The #IAm campaign was launched in 2014 as a way to increase visibility and recognition of Asian Americans and Pacific Islanders. The goal of the campaign was to encourage Asian Americans to share their stories to commemorate Asian Pacific American Heritage Month in May. The campaign consists of an online web series featuring well known actors, musicians, and influential members of the entertainment sector providing stories about their experiences as Asian Americans and Pacific Islanders.
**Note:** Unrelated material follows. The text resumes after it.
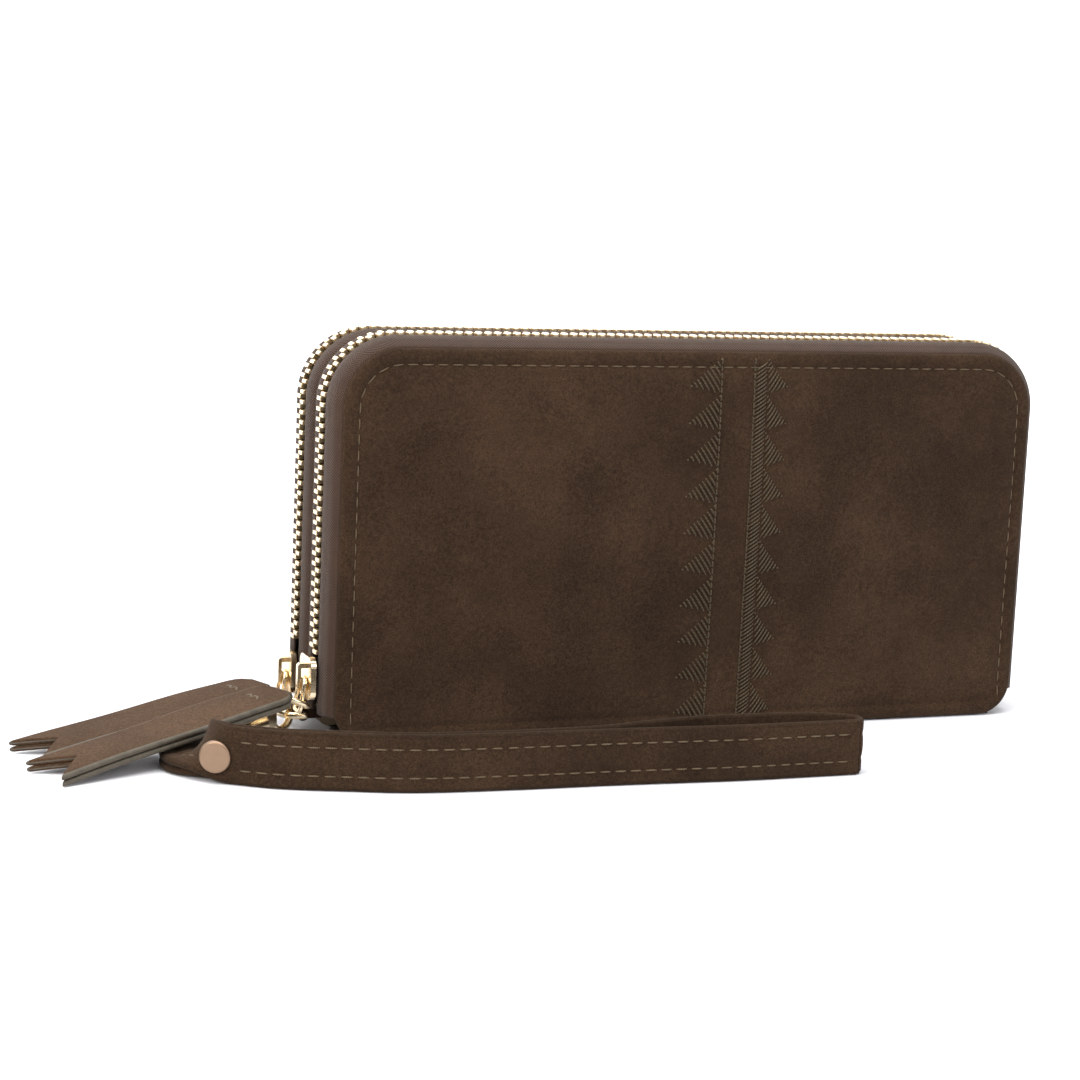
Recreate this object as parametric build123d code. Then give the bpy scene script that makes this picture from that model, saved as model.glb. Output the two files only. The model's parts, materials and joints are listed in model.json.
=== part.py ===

The following have been participants of the I Am campaign for the following years:

2014: Amy Hill, Bobby Lee, Brian Tee, Carrie Ann Inaba, Wong Fu Productions (Phillip Wang and Wesley Chan), Christine Ha, David Choi, Harry Shum Jr., Jessica Gomes, Leonardo Nam, Lisa Ling, Melissa Tang, Phil Yu of Angry Asian Man, Randall Park, Kelly Hu, Steven Yeun, Jeremy Lin, Michelle Phan, and Ryan Higa.

2015: Constance Wu, Ki Hong Lee, Daniel Dae Kim, Cassey Ho, Seoul Sausage, Jason Chen, and Arden Cho.

2016: Megan Lee, D-Trix, Ming-Na Wen, and Danny Pudi.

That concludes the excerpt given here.